Paling tidak ada dua tawaran cara supaya seseorang bisa sampai kepada Allah dengan ilmu yang telah dimilikinya. Pertama adalah menundukkan, menghambakan diri dan menuju bersama-sama dengan ilmunya kepada Allah. Kedaua selalu berkomunikasi secara intens antara dirinya dengan ilmunya. Karena dengan adanya komunikasi tersebut ilmu akan bertambah dan akan lebih mantap. Dengan tambahan dan kemantapan ilmunya ini seseorang diharapkan akan lebih mengenal Allah. Inilah yang disebut dengan ilmu yang bermanfaat. Yang pada akhirnya, seseorang akan sampai pada suatu kondisi batin di mana dirinya dan ilmunya hanya milik Allah. Kondisi agung ini akan semakin meningkat dahsyat tanpa batas sesuai tingkat ketundukan dan penghambaanya kepada Allah. Wallahua’lam.
Referensi:
Jamhuri, Muhammad.1990.Sejarah dan Perkembangan Pendidikan Islam di Indonesia. Tangerang: Sekolah Tinggi Agama Islam (STAI) Asy-Syukriyyah.
Siregar, Suryadi. 1996. Pondok Pesantren Sebagai Model Pendidikan Tinggi. Bandung: Kampus STMIK Bandung.
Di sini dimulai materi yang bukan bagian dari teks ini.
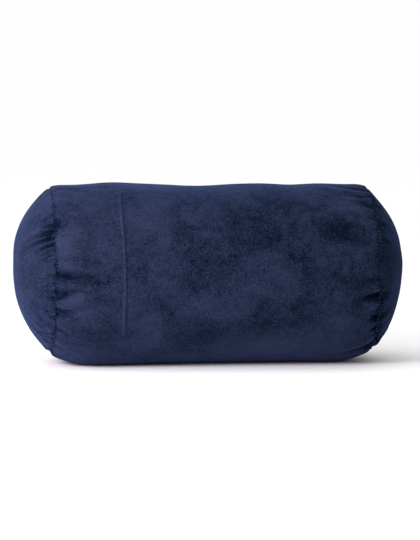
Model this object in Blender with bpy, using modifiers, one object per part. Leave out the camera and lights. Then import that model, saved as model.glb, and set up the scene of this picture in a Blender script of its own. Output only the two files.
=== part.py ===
"""A stuffed cylindrical neck pillow in a removable zipped cover.

The pillow lies on its side along X and rests on the plane z = 0. Metres, +Z up.
A rectangular panel is rolled into the tube and a round panel is sewn into each end.
The tube's long edges meet at a coil zip on the back. Inside lies a plain inner pillow:
a thin lining bag around one block of fibre filling.
"""

import math

import bmesh
import bpy
from mathutils import Matrix

# Driving dimensions
SEAM_HALF = 0.150  # from the middle of the pillow to each end seam: a panel 300 mm long
BODY_R = 0.086  # radius of the filled tube
BODY_Z = 0.082  # height of the tube's axis: the lowest 4 mm are pressed flat by the weight
SEAM_R = 0.0765  # radius of the end seams
SEAM_Z = 0.0868  # height of the end seams' centre
SHOULDER = 0.024  # length over which the tube narrows towards each end seam
DOME_DEPTH = 0.0335  # how far an end panel bulges past its seam
DOME_POWER = 1.6  # below 2 the dome has straighter, more conical flanks than an ellipse
FABRIC = 0.0015  # thickness of the cover fabric
SEAM_ALLOWANCE = 0.008  # turned-in edge of each cover panel at an end seam
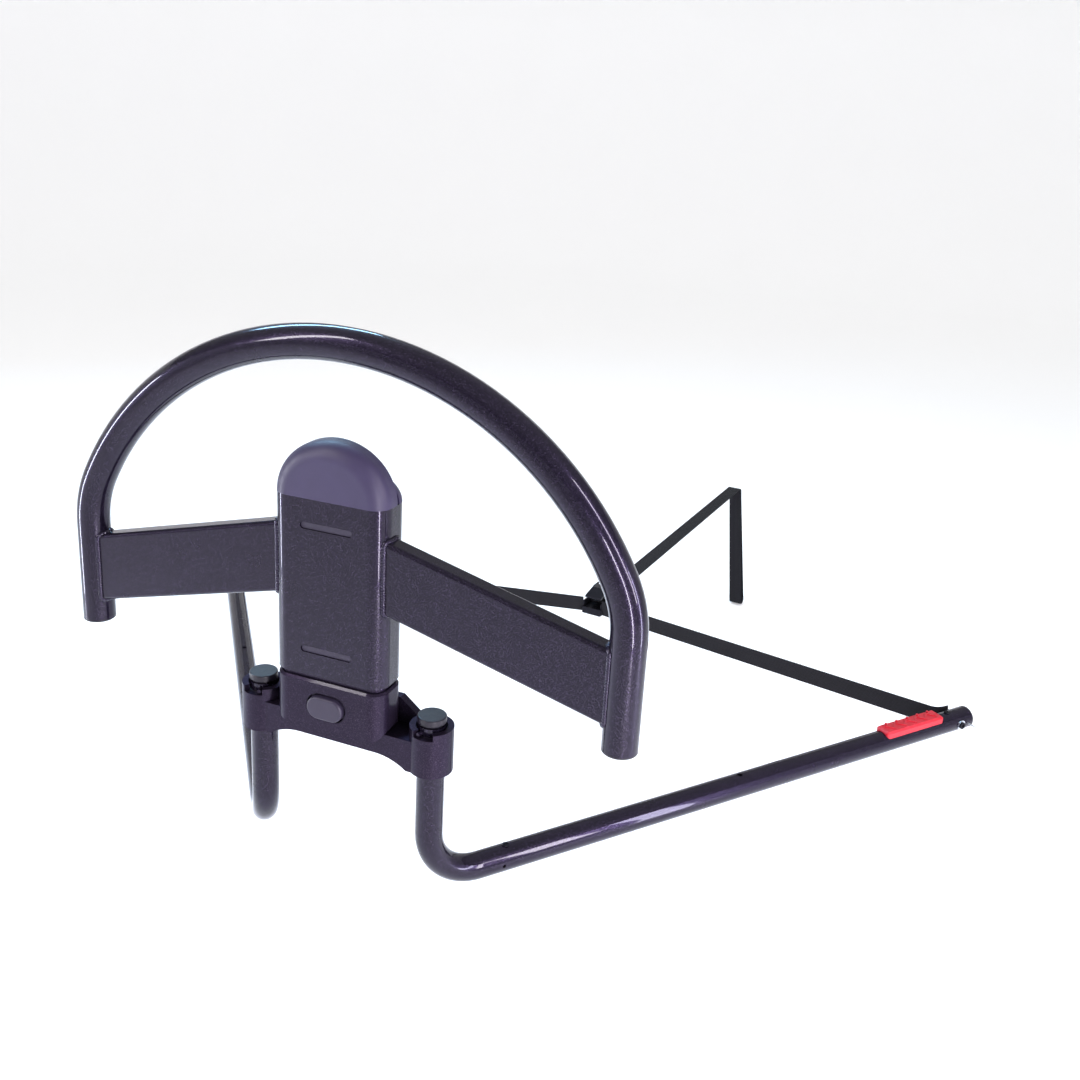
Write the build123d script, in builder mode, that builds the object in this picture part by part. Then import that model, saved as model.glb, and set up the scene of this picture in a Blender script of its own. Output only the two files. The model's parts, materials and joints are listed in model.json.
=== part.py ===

________________________________________
[1] Dr. Suryadi Siregar DEA, Pondok Pesantren Sebagai Model Pendidikan Tinggi, (Bandung:Kampus STMIK Bandung, 1996), halaman 2-4.
[2]H. Muhammad Jamhuri, Lc. MA,Sejarah dan Perkembangan Pendidikan Islam di Indonesia,(Tangerang: Sekolah Tinggi Agama Islam Asy-Syukriyyah,1990), halaman 1.